🎬 This article is a transcription of one of the excellent tutorial videos posted to the official Dorico YouTube channel.
Presented here in written form with the kind permission of its creator, Anthony Hughes, this tutorial is titled “How to Work with Tuplets in Dorico”…
Hi, I’m Anthony Hughes and in this video I’ll be showing you how to work with tuplets in Dorico, the new music notation software from Steinberg.
First lets see how to input basic triplets. In Note Input, position the caret where you wish to start.
I’d like to input triplet eighth notes, so I’ll select the eighth note in the Notes panel ﬁrst, then click this button to create the triplet rhythm that I can then enter notes into.
Dorico will continue to create additional triplets
until I click the button again to switch them off,
at which point I go back to entering regular eighth notes.
One powerful aspect of the way this works is that once the triplet has been created, you are then free to enter whatever note durations you need; in this case I can start with a quarter note and vary the note durations as I type. I can even start a triplet with a rest.

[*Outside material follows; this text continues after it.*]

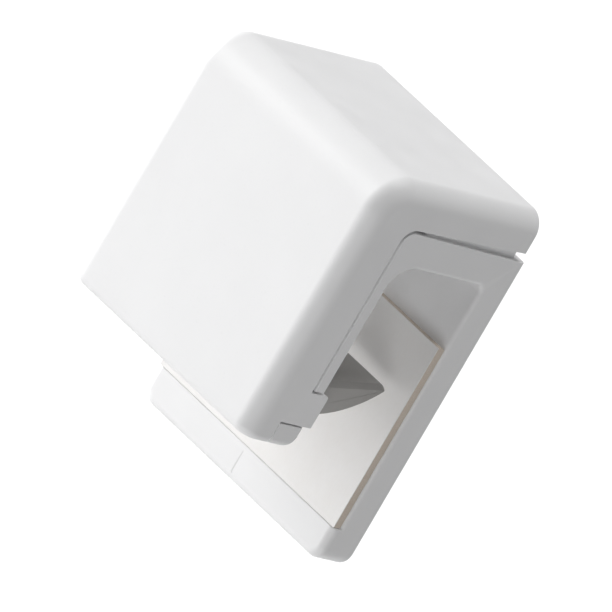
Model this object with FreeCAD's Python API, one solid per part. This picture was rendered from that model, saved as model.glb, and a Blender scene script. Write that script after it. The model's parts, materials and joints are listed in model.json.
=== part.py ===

To enter tuplets other than triplets, you use the popover. Remember to start by selecting the unit value in the Notes panel, then press the semi-colon key to show the tuplets popover.
Now you can type any tuplet ratio that you need; I’m going to type 5 colon 4 to create 5 eighth notes in the time of 4,
and press Enter.
Again, the tuplets are ‘sticky’ meaning more will be created until you explicitly tell Dorico to stop by clicking the button
or you can always use the key command Shift+semi-colon.
It might help you to memorise the key command if you remember that the tuplet ratio is often expressed using a colon.
Dorico can handle very complicated tuplet rhythms with ease. This includes allowing tuplets to cross barlines, and being able to change time signature conﬁdent that Dorico will renotate the tuplets accurately and elegantly.
Nested tuplets are created by simply starting a new tuplet in the middle of an existing one.
Tuplets have several useful properties that give you complete control over how they look, including options to display the bracket or not, or how to format the number.
If you choose not to display the number then Dorico will show a signpost as a way of being able to reselect the tuplet and modify more of its properties.
Signposts do not print or export when creating a graphics ﬁle, and if you would rather not see them while you are working then you can switch them off via the View > Signposts menu.